Communication & Relationships

How do I stay human in all these relationships?

Family dynamics, scripts, anger, power shifts, and boundaries.

Managing relationships while caregiving is often one of the most emotionally taxing parts of the journey. You are navigating not only illness or decline, but family history, unspoken expectations, shifting power, and old patterns that resurface under stress. This section exists to acknowledge how hard this is—and to help caregivers stay human in relationships that are under real strain.

Caregiving changes how people relate to one another—sometimes subtly, sometimes dramatically. The partner becomes dependent. The parent becomes the child. Siblings revert to familiar roles. Friends disappear or say the wrong thing. And through it all, caregivers are often expected to stay calm, accommodating, and grateful.

Relational stress isn’t a side effect of caregiving. For many, it is the caregiving.

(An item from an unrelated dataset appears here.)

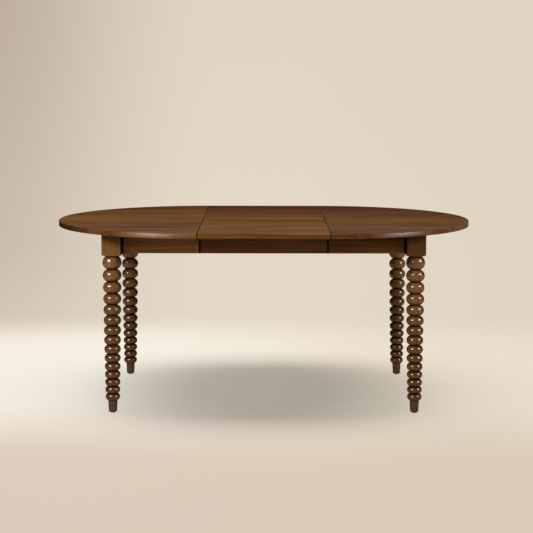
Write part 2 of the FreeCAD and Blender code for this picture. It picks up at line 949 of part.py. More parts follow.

This collection focuses on the relational terrain caregiving reshapes, including:

  • Family dynamics — Sibling conflict, uneven contribution, differing beliefs about care, and inherited patterns that re-emerge when pressure is high.
  • Power shifts — When parents become dependent on children. When spouses become caregivers. When authority, autonomy, and identity quietly change.
  • Hard conversations — Finding words for what feels unspeakable. Scripts and framing for difficult topics: finances, safety, boundaries, outside help, and future planning.
  • Anger, resentment, and emotional spillover — The feelings that surface when love, obligation, grief, and exhaustion collide—including anger directed at caregivers and anger caregivers feel but rarely name.
  • Boundaries and self-protection — Learning when to explain, when to disengage, and how to protect your energy without abandoning compassion.
  • Being seen and unseen — The impact of feeling overlooked, misunderstood, or finally recognized—and how those moments shape next steps.

You’re Not Alone In This

Many caregivers describe feeling caught between competing needs—their care recipient’s, their family’s, and their own—with no configuration that feels fully right. Relationships become negotiation, triage, and grief all at once.

There are rarely perfect answers here. There are only clearer conversations, steadier boundaries, and more self-trust over time.